Court Battles

Civil rights groups offer DOJ legal strategy on keeping inmates home after pandemic

Civil rights groups on Wednesday urged the Department of Justice (DOJ) to reconsider its position on sending back to prison thousands of federal inmates transferred to home confinement during the pandemic, offering a legal analysis they believe would justify keeping them out from behind bars.

Five organizations sent a 20-page letter to DOJ critiquing a Trump-era legal memo that concluded the department is required by law to revoke home confinement for those transferred during the pandemic as soon as the emergency period is over. 

They argued that the memo from the DOJ’s Office of Legal Counsel (OLC) is based on a flawed interpretation of the CARES Act, the pandemic relief bill passed last year that authorized federal corrections officials to move inmates to home confinement as the coronavirus appeared ready to devastate prison populations.

“Time is of the essence,” the letter reads. “Each day that this Memo remains in place is a day that interferes with the ability of people living on home confinement to make the kinds of investments in families and employment necessary to successfully reintegrate into society.” 

The letter was signed by the Democracy Forward Foundation, Families Against Mandatory Minimums, Justice Action Network, The Leadership Conference on Civil and Human Rights, National Association of Criminal Defense Lawyers and Tzedek Association.

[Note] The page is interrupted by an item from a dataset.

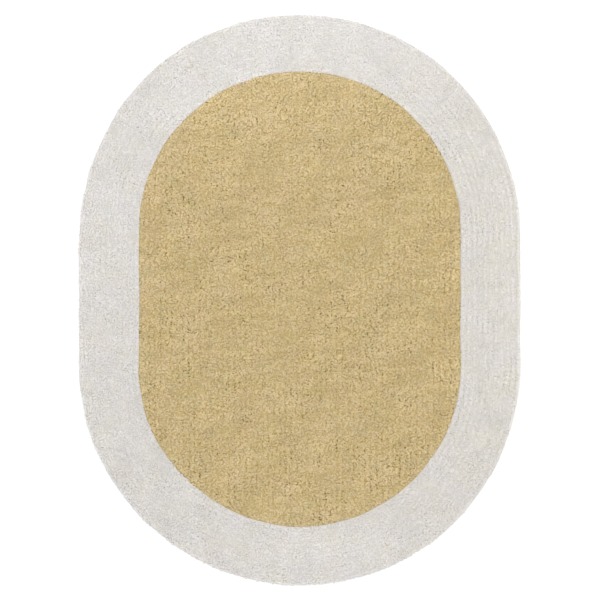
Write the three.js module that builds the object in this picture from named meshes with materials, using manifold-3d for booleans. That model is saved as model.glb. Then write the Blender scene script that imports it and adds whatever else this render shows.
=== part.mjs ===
// Oval tufted rug with a cream border and a mustard field, lying flat.
// Millimetres, +Z up. +Y is the rug's long axis, and the rug lies on z = 0 with its box centred on x = y = 0.
import * as THREE from "three";
import { mergeVertices } from "three/addons/utils/BufferGeometryUtils.js";
import Module from "manifold-3d";

const wasm = await Module();
wasm.setup();

// Driving dimensions

const RIM_RADIUS = 500; // half of the rug's width
const RIM_STRAIGHT = 146; // half of the rim's straight sides
const SEAM_RADIUS = 363.5; // the line where cream meets mustard
const SEAM_STRAIGHT = 151;
const SEAM_SHIFT = 2.5; // the field sits a little towards the top
const CLOTH_THICKNESS = 2.7;
const CLOTH_INSET = 7; // the pile reaches this far past the cloth's cut edge
const PILE_FOOT = 3; // height at which the pile starts
const PILE_TOP = 15; // height of the highest crest
const ROW_DEPTH = 1.1; // from the crest of a row down to the valley beside it
const LUMP = 0.7; // how far the pile's top swells and sinks
const BORDER_ROWS = 11;
const FIELD_PITCH = 12.85; // from one straight row of the field to the next
const PILE_GAP = 0.3; // between the two piles

// Mesh steps

const SIDE_STEPS = 8; // along each straight side
const END_STEPS = 48; // round each half circle
const LUMP_STEP = 74; // along a row of the field

// The rim of the pile from its foot up: distance inside the outline, and height.
const RIM_SECTION = [
  { inset: 5, height: PILE_FOOT },
  { inset: 1.6, height: 4.4 },
  { inset: 0, height: 7.8 },
  { inset: 0.9, height: 11.4 },
  { inset: 3.2, height: 13.6 },
];
// The edge of a pile at the seam from the top down: distance from the seam, and height.
const SEAM_SECTION = [
  { inset: 2.6, height: 13.4 },
  { inset: 0.6, height: 11.8 },
  { inset: 0, height: 9.6 },
];

// How far the rim and the seam stray outwards, at the hours of a clock face laid on the rug.
const STRAY = [
  { hour: 3, rim: 0.5, seam: -0.9 },
  { hour: 2, rim: -0.7, seam: 0.4 },
  { hour: 1, rim: 0.7, seam: 0.6 },
  { hour: 12, rim: -0.2, seam: -1.4 },
  { hour: 11, rim: 1.6, seam: 0 },
  { hour: 10, rim: -2.6, seam: 1.3 },
  { hour: 9, rim: 1.4, seam: -0.7 },
  { hour: 8, rim: 0.2, seam: 2.1 },
  { hour: 7, rim: -1.3, seam: -2.2 },
  { hour: 6, rim: 0.2, seam: 0.2 },
  { hour: 5, rim: 1.7, seam: -0.4 },
  { hour: 4, rim: -0.7, seam: 0.3 },
];
// Short waves on top of that, each so many times round the rug.
const RIPPLES = [
  { waves: 19, height: 0.35, start: 0.6 },
  { waves: 31, height: 0.3, start: 2.2 },
];

const { lerp, smoothstep } = THREE.MathUtils;

// Finishes

const finish = (color, roughness) => new THREE.MeshStandardMaterial({ color, roughness, metalness: 0 });
const CREAM_PILE = finish(0xdedad4, 0.95);
const MUSTARD_PILE = finish(0xc9b383, 0.95);
const COTTON_CANVAS = finish(0xd8cfbc, 0.9);

// How far the rim or the seam strays outwards at a turn from 0 to 1, counter-clockwise from three o'clock.
function stray(line, turn) {
  const place = turn * STRAY.length;
  const hour = Math.floor(place);
  const now = STRAY[hour % STRAY.length][line];
  const next = STRAY[(hour + 1) % STRAY.length][line];
  const ripples = RIPPLES.map((one) => one.height * Math.sin(2 * Math.PI * one.waves * turn + one.start));
  return lerp(now, next, smoothstep(place, hour, hour + 1)) + ripples.reduce((sum, height) => sum + height);
}

// The stations round a stadium, counter-clockwise from the middle of its right side, each with its point and
// its outward direction. All stadiums have as many stations, so that one faces its like on another.
function stadium(line, radius, straight, shift) {
  const angles = [];
  const heights = [];
  const side = (facing, from, to, steps) => {
    for (let k = 0; k < steps; k++) {
      angles.push(facing);
      heights.push(lerp(from, to, k / steps));
    }
  };
  const end = (facing, middle) => {
    for (let k = 0; k < END_STEPS; k++) {
      angles.push(facing + (Math.PI * k) / END_STEPS);
      heights.push(middle);
    }
  };
  side(0, 0, straight, SIDE_STEPS / 2);
  end(0, straight);
  side(Math.PI, straight, -straight, SIDE_STEPS);
  end(Math.PI, -straight);
  side(0, -straight, 0, SIDE_STEPS / 2);
  return angles.map((angle, k) => {
    const [nx, ny] = [Math.cos(angle), Math.sin(angle)];
    const reach = radius + stray(line, k / angles.length);
    return { x: reach * nx, y: shift + heights[k] + reach * ny, nx, ny };
  });
}

// The pile's top swells and sinks in soft patches a hand or so across.
function lump(x, y) {
  const broad = Math.sin(x / 47 + 1.3) * Math.sin(y / 61 + 0.4);
  const narrow = Math.sin(x / 29 - y / 37) * Math.cos(y / 23 + x / 53);
  return (LUMP / 2) * (broad + narrow);
}

// The height of the pile's top on a crest or in the valley between two rows.
function pileTop(x, y, onCrest) {
  return PILE_TOP - LUMP - (onCrest ? 0 : ROW_DEPTH) + lump(x, y);
}

// A closed body from rings with the same number of points, each ring joined to the next one. The last ring is
// joined to the first one, or with a plane given, the first and last rings are closed flat in it.
function ringed(rings, plane) {
  const count = rings[0].length;
  const index = [];
  rings.slice(0, plane ? -1 : undefined).forEach((ring, r) => {
    const low = r * count;
    const high = ((r + 1) % rings.length) * count;
    for (let k = 0; k < count; k++) {
      const next = (k + 1) % count;
      index.push(low + k, low + next, high + next);
      index.push(low + k, high + next, high + k);
    }
  });
  if (plane) {
    const lid = (ring) => THREE.ShapeUtils.triangulateShape(ring.map(plane), []);
    const last = (rings.length - 1) * count;
    lid(rings[0]).forEach(([a, b, c]) => index.push(a, c, b));
    lid(rings.at(-1)).forEach(([a, b, c]) => index.push(last + a, last + b, last + c));
  }
  return geometryOf(rings.flat(2), index);
}

function geometryOf(positions, index) {
  const geometry = new THREE.BufferGeometry();
  geometry.setAttribute("position", new THREE.Float32BufferAttribute(positions, 3));
  geometry.setIndex(index);
  return geometry;
}

function solidOf(geometry) {
  const vertProperties = geometry.attributes.position.array;
  const triVerts = new Uint32Array(geometry.index.array);
  return new wasm.Manifold(new wasm.Mesh({ numProp: 3, vertProperties, triVerts }));
}

function commonPart(one, other) {
  const { vertProperties, triVerts } = solidOf(one).intersect(solidOf(other)).getMesh();
  return geometryOf([...vertProperties], [...triVerts]);
}

function piece(name, geometry, material) {
  geometry.computeVertexNormals();
  const mesh = new THREE.Mesh(geometry, material);
  mesh.name = name;
  return mesh;
}

// Base cloth: a true stadium, cut a little inside the pile's rim.
function baseCloth() {
  const radius = RIM_RADIUS - CLOTH_INSET;
  const outline = new THREE.Shape();
  outline.absarc(0, RIM_STRAIGHT, radius, 0, Math.PI, false);
  outline.absarc(0, -RIM_STRAIGHT, radius, Math.PI, 2 * Math.PI, false);
  outline.closePath();
  const sheet = { depth: CLOTH_THICKNESS, bevelEnabled: false, curveSegments: END_STEPS };
  const geometry = new THREE.ExtrudeGeometry(outline, sheet);
  geometry.deleteAttribute("normal");
  geometry.deleteAttribute("uv");
  return piece("base_cloth", mergeVertices(geometry), COTTON_CANVAS);
}

// Border pile: rings from the rim to the seam, on the crest of each row and in the valley between two rows.
function borderPile(rim, seam) {
  const line = (share, outwards, height) =>
    rim.map((outer, k) => {
      const x = lerp(outer.x, seam[k].x, share) + outer.nx * outwards;
      const y = lerp(outer.y, seam[k].y, share) + outer.ny * outwards;
      return [x, y, height ?? 0];
    });
  const edge = RIM_SECTION.map(({ inset, height }) => line(0, -inset, height));
  const rows = [];
  for (let half = 1; half < 2 * BORDER_ROWS; half++) {
    const flat = line(half / (2 * BORDER_ROWS), 0);
    rows.push(flat.map(([x, y]) => [x, y, pileTop(x, y, half % 2 === 1)]));
  }
  const inside = SEAM_SECTION.map(({ inset, height }) => line(1, inset, height));
  return piece("border_pile", ringed([...edge, ...rows, ...inside, line(1, 0, PILE_FOOT)]), CREAM_PILE);
}

// A block larger than the field, with a straight crest along each row of stitches.
function rowBlock() {
  const margin = 20;
  const rows = Math.ceil((SEAM_RADIUS + margin) / FIELD_PITCH); // on either side of the middle one
  const reach = SEAM_RADIUS + SEAM_STRAIGHT + margin;
  const steps = Math.ceil((2 * reach) / LUMP_STEP);
  const sections = [];
  for (let step = 0; step <= steps; step++) {
    const y = lerp(-reach, reach, step / steps);
    const section = [];
    for (let half = -2 * rows; half <= 2 * rows; half++) {
      const x = (half * FIELD_PITCH) / 2;
      section.push([x, y, pileTop(x, y, half % 2 === 0)]);
    }
    section.push([rows * FIELD_PITCH, y, 0], [-rows * FIELD_PITCH, y, 0]);
    sections.push(section);
  }
  return ringed(sections, ([x, , z]) => new THREE.Vector2(-x, z));
}

// Field pile: the row block, cut to a shape that follows the seam and is rounded over along it.
function fieldPile(seam) {
  const ring = (inset, height) => seam.map(({ x, y, nx, ny }) => [x - nx * inset, y - ny * inset, height]);
  const edge = SEAM_SECTION.map(({ inset, height }) => ring(PILE_GAP + inset, height)).reverse();
  const shoulder = ring(12, PILE_TOP + 6); // above the crests, so that only the edge is cut
  const cut = ringed([ring(PILE_GAP, PILE_FOOT), ...edge, shoulder], ([x, y]) => new THREE.Vector2(x, y));
  return piece("field_pile", commonPart(rowBlock(), cut), MUSTARD_PILE);
}

const rim = stadium("rim", RIM_RADIUS, RIM_STRAIGHT, 0);
const seam = stadium("seam", SEAM_RADIUS, SEAM_STRAIGHT, SEAM_SHIFT);
const rug = new THREE.Group();
rug.add(baseCloth(), borderPile(rim, seam), fieldPile(seam));
const middle = new THREE.Box3().setFromObject(rug).getCenter(new THREE.Vector3());
rug.position.set(-middle.x, -middle.y, 0);

export default rug;
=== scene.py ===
"""Oval kids rug: cut cotton pile in cream and mustard, standing in one base cloth, seen from straight above.

Every length is in metres. +Y is the rug's long axis, and the rug lies on z = 0.
"""
import math

import bpy
import numpy as np
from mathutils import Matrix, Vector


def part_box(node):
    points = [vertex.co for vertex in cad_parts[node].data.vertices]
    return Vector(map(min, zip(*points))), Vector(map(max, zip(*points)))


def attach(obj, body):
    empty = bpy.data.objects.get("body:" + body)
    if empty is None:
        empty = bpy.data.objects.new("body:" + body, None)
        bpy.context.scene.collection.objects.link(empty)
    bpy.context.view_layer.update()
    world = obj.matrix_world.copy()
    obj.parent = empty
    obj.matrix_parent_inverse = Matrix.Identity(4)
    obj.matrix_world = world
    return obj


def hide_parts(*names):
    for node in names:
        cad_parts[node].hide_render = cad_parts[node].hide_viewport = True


bl_info = {
    "name": "Oval Kids Rug",
    "version": (1, 0, 0),
    "blender": (4, 5, 0),
    "location": "View3D > Sidebar > Rug",
    "description": "Builds an oval tufted rug, yarn end by yarn end, and the studio round it",
    "category": "Object",
}

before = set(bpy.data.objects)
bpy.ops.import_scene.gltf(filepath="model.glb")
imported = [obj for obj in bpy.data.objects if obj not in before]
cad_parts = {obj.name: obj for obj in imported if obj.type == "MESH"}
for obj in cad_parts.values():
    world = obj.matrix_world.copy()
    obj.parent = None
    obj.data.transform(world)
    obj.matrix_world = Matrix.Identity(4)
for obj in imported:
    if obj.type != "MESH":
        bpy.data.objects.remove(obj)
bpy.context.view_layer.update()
CLOTH_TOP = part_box("base_cloth")[1][2]
PILE_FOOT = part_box("border_pile")[0][2]
PILE_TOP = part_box("border_pile")[1][2]

MM = 0.001

# How far the rim and the seam stray outwards, at the hours of a clock face laid on the rug.
STRAY = (
    {"hour": 3, "rim": 0.5 * MM, "seam": -0.9 * MM},
    {"hour": 2, "rim": -0.7 * MM, "seam": 0.4 * MM},
    {"hour": 1, "rim": 0.7 * MM, "seam": 0.6 * MM},
    {"hour": 12, "rim": -0.2 * MM, "seam": -1.4 * MM},
    {"hour": 11, "rim": 1.6 * MM, "seam": 0.0},
    {"hour": 10, "rim": -2.6 * MM, "seam": 1.3 * MM},
    {"hour": 9, "rim": 1.4 * MM, "seam": -0.7 * MM},
    {"hour": 8, "rim": 0.2 * MM, "seam": 2.1 * MM},
    {"hour": 7, "rim": -1.3 * MM, "seam": -2.2 * MM},
    {"hour": 6, "rim": 0.2 * MM, "seam": 0.2 * MM},
    {"hour": 5, "rim": 1.7 * MM, "seam": -0.4 * MM},
    {"hour": 4, "rim": -0.7 * MM, "seam": 0.3 * MM},
)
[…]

A DOJ spokeswoman did not immediately respond when asked for comment. 

Around 4,000 inmates currently on home confinement have been facing uncertainty about their futures as the Biden administration has said little about whether it intends to keep in place its predecessor’s legal memo. 

Last month, The New York Times reported that the administration had concluded it must abide by the OLC’s memo, which was issued just days before President Biden took office, but neither the DOJ nor the White House has announced publicly how it intends to proceed. 

Many criminal justice reform advocates have proposed ways to keep those in home confinement out of prison without revoking the memo, such as issuing clemency to everyone in the program or having the DOJ sign off on compassionate release motions. 

The groups that signed on to the letter on Wednesday said they support those alternatives, but stressed that the administration’s hands are not tied when it comes to the memo that’s currently in place.

“The reasoning of the Memo is flawed and potentially harmful to the credibility of the office,” the organizations wrote. “It overlooks important points of law and does not address reliance or due process issues that might apply to its analysis.”